Furthermore, a community-scale analysis of payout/premium patterns shows that only 18 of California’s 538 jurisdictions had cumulative NFIP payouts exceeding premiums collected in that area. And 119 jurisdictions, or 22 percent of California’s total, paid NFIP premiums over the full duration of study, but had zero payouts. One region – the Central Valley – has been particularly outspoken about perceived unfairness in costs and restrictions imposed by the NFIP (for example, Government Accountability Office, 2014). Although we do not accept all claims of “floodplain exceptionalism” suggested by some Central Valley residents and growers, initial analyses suggest high NFIP premiums relative to historical claims – payouts are just 9 percent of cumulative Central Valley premiums. More detailed analyses of agricultural structures and flood losses are needed.

Policy Recommendation

California should explore a state flood insurance program, with potential savings invested in long-term risk reduction.
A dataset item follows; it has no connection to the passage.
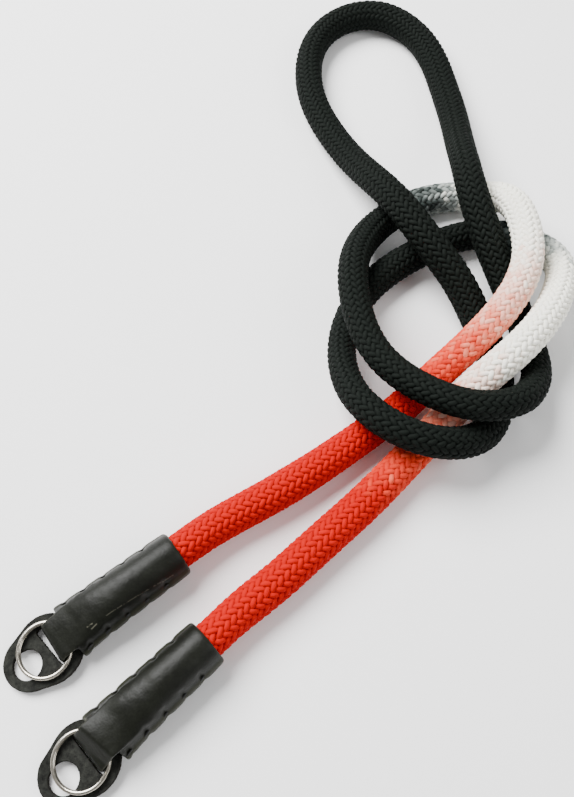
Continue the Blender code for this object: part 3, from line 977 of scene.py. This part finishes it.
def pad_plate(end):
    """A pad as a level plate, with its tip at zero."""
    bm = bmesh.new()
    root, tip = on_plate(ROOT_ALONG), -TIP_RADIUS
    lean = math.asin((ROOT_RADIUS - TIP_RADIUS) / (tip - root))
    cut = math.pi - math.acos((root - on_plate(PAD_REAR)) / ROOT_RADIUS)
    top = math.pi / 2 - lean
    arcs = [spun_arc(bm, root, ROOT_RADIUS, cut, top, ROOT_STEPS),
            spun_arc(bm, tip, TIP_RADIUS, top, -top, TIP_STEPS),
            spun_arc(bm, root, ROOT_RADIUS, -top, -cut, ROOT_STEPS)]
    for (_, last), (first, _) in zip(arcs, arcs[1:] + arcs[:1]):
        bm.edges.new((last, first))
    place = Matrix.Translation((on_plate(HOLE_ALONG), 0, 0))
    bmesh.ops.create_circle(bm, segments=HOLE_SIDES, radius=HOLE_RADIUS, matrix=place)
    rear, front = on_plate(SLOT_REAR), on_plate(SLOT_FRONT[end])
    slot = bmesh.ops.create_circle(bm, segments=4, radius=math.sqrt(0.5),
                                   matrix=Matrix.Rotation(math.radians(45), 4, "Z"))["verts"]
    bmesh.ops.scale(bm, verts=slot, vec=(front - rear, 2 * SLOT_HALF_WIDTH, 1))
    bmesh.ops.translate(bm, verts=slot, vec=((front + rear) / 2, 0, 0))
    for vert in slot:
        vert.co.x -= SLOT_SLANT[end] * vert.co.y / SLOT_HALF_WIDTH * (vert.co.x > (front + rear) / 2)
    bmesh.ops.bevel(bm, geom=slot, offset=SLOT_CORNER, segments=4, profile=0.5,
                    affect="VERTICES", material=-1)
    bmesh.ops.triangle_fill(bm, edges=bm.edges[:], use_beauty=True, use_dissolve=False)
    solid = bmesh.ops.extrude_face_region(bm, geom=bm.faces[:])["geom"]
    top_verts = [item for item in solid if isinstance(item, bmesh.types.BMVert)]
    bmesh.ops.translate(bm, verts=top_verts, vec=(0, 0, PAD_THICKNESS))
    bmesh.ops.recalc_face_normals(bm, faces=bm.faces)
    return finished(bm, "pad", "REMESH", mode="VOXEL", voxel_size=PAD_VOXEL)


print("pad length", round(PAD_TIP - PAD_REAR, 1), "mm")

# %% [markdown]
# Split hide is fuzzy, so the faces get a fine real roughness. Outside the ring
# the rim of the pad curls up a little. The cut edge is marked for a browner
# colour: that is where the dye did not soak through.

# %% Roughen the pads
FUZZ_DEPTH = 0.05
BROAD_FUZZ = 1.7
FINE_FUZZ = 4.1
FINE_SHARE = 0.6
CURL_FROM_RING = 7.2
CURL_FADE = 2.5
CURL_HEIGHT = 0.5
CURL_UNEVEN = 0.5
CURL_WAVES = 0.4
FACE_FROM = 0.35
FACE_FADE = 0.5
NOISE_PLACE = {"1": 0.0, "2": 9.0}


def work_pad(mesh, shift):
    """Roughen a pad, curl its rim and mark its cut edge. The shift makes the two pads unlike."""
    places, normals = read_vertices(mesh), read_vertices(mesh, "normal")
    from_ring = np.hypot(places[:, 0] - on_plate(RING_ALONG), places[:, 1])
    curl = fade(from_ring, CURL_FROM_RING, CURL_FADE)
    fuzz = np.array([noise.noise(Vector(place) * BROAD_FUZZ + Vector((shift, 0, 0)))
                     + FINE_SHARE * noise.noise(Vector(place) * FINE_FUZZ) for place in places])
    edge = 1 - fade(np.abs(normals[:, 2]), FACE_FROM, FACE_FADE)
    places += normals * (fuzz * FUZZ_DEPTH)[:, None]
    waves = 1 + CURL_UNEVEN * np.sin(places[:, 0] * CURL_WAVES + shift)
    places[:, 2] += curl ** 2 * CURL_HEIGHT * waves
    places[:, 2] = np.maximum(places[:, 2], 0.0)
    mesh.vertices.foreach_set("co", places.ravel())
    set_attribute(mesh, "cut_edge", "FLOAT", edge)


def plate_matrix(end):
    """From a pad's own millimetres, level and from its tip, to the frame."""
    return end_matrix(end) @ Matrix.Translation((PAD_TIP, 0, 0)) @ Matrix.Rotation(PAD_TILT, 4, "Y")


pad_meshes = {}
for end, shift in NOISE_PLACE.items():
    pad_meshes[end] = pad_plate(end)
    work_pad(pad_meshes[end], shift)
    pad_meshes[end].transform(plate_matrix(end))
    print("pad", end, len(pad_meshes[end].polygons), "faces")

# %% [markdown]
# ## Split rings
#
# A split ring is one steel wire wound twice. A rounded section is spun almost
# once round level, lifted by one wire over a short ramp and spun round again.
# Spin with an offset along its axis makes the ramp.

# %% Wind the wire
RING_RADIUS = 7.0
WIRE_WIDTH = 0.96
WIRE_HEIGHT = 0.68
WIRE_RISE = 0.7
LEVEL_TURN = math.radians(338)
RAMP_TURN = math.radians(44)
WIRE_SIDES = 12
LEVEL_STEPS = 60
RAMP_STEPS = 10
WIRE_STARTS = {"1": 2.4, "2": 2.0}


def split_ring(start):
    """Two turns of wire that begin at an angle."""
    bm = bmesh.new()
    middle = Matrix.Translation((RING_RADIUS - WIRE_WIDTH / 2, 0, WIRE_HEIGHT / 2))
    wire = bmesh.ops.create_circle(bm, cap_ends=True, segments=WIRE_SIDES, radius=0.5,
                                   matrix=middle @ Matrix.Rotation(math.radians(90), 4, "X"))["verts"]
    bmesh.ops.scale(bm, verts=wire, vec=(WIRE_WIDTH, 1, WIRE_HEIGHT), space=middle.inverted())
    section = bm.faces[:]
    level, ramp = (LEVEL_TURN, 0, LEVEL_STEPS), (RAMP_TURN, WIRE_RISE, RAMP_STEPS)
    for turn, rise, steps in (level, ramp, level):
        made = bmesh.ops.spin(bm, geom=section, cent=(0, 0, 0), axis=(0, 0, 1), dvec=(0, 0, rise / steps),
                              angle=turn, steps=steps, use_duplicate=False)
        section = [item for item in made["geom_last"] if isinstance(item, bmesh.types.BMFace)]
    bmesh.ops.recalc_face_normals(bm, faces=bm.faces)
    bmesh.ops.rotate(bm, verts=bm.verts, cent=(0, 0, 0), matrix=Matrix.Rotation(start, 3, "Z"))
    return mesh_from(bm, "split_ring")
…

Current federal law requires that home and business owners with federally backed mortgages must carry flood insurance. However, this mandatory insurance need not be through the NFIP. In the past two to three years, more private insurers have selectively offered flood coverage. There is broad interest in privatization of flood insurance, including pending federal legislation (H.R. 2901 and S. 1679), but concern exists from floodplain and flood-risk experts that privatization will reduce FEMA funding for floodplain mapping and mitigation activities. Perhaps more concerning is that private insurers will “cherry-pick” flood policies now overpriced by the NFIP and leave the program as the insurer-of-last-resort, holding only grandfathered, repetitive-loss and other “actuarial dogs” imposed by legislative mandate. This outcome would overwhelm the NFIP with unsustainable debt.

Rather than relying on privatization to solve its flood insurance inequities, California should move quickly to stake its place in this arena. This recommendation was earlier made by California’s Department of Water Resources in 2005: “Examine existing flood insurance requirements and consider the creation of a ‘California Flood Insurance Fund,’ … to compensate property owners for flood damage.”

California should consider acting before private interests make state action untenable. Interesting public-private solutions are possible, such as partnering with private reinsurers to hedge the risk from low-probability, high-magnitude catastrophic floods. Many services funded by the NFIP, such as flood-hazard modeling and mapping, are being done across California using tools half-a-century ahead of FEMA-funded contractors.

California also leads the country in implementing flood mitigation measures, such as bypass channels and levee setbacks, that simultaneously reduce flood risk for surrounding areas, enhance riparian and wetland habitats, promote agriculture, provide recreation and support groundwater recharge. In implementing its own flood insurance program, California would be in a position to address many of the shortcomings of the NFIP, remedying important issues like repetitive-loss properties, residual risk behind levees and sovereign liability for flood damages.

California is in a position to do what it does best – not follow the nation, but lead. The state has the expertise, and the need, to set new precedents in sustainable flood-risk management.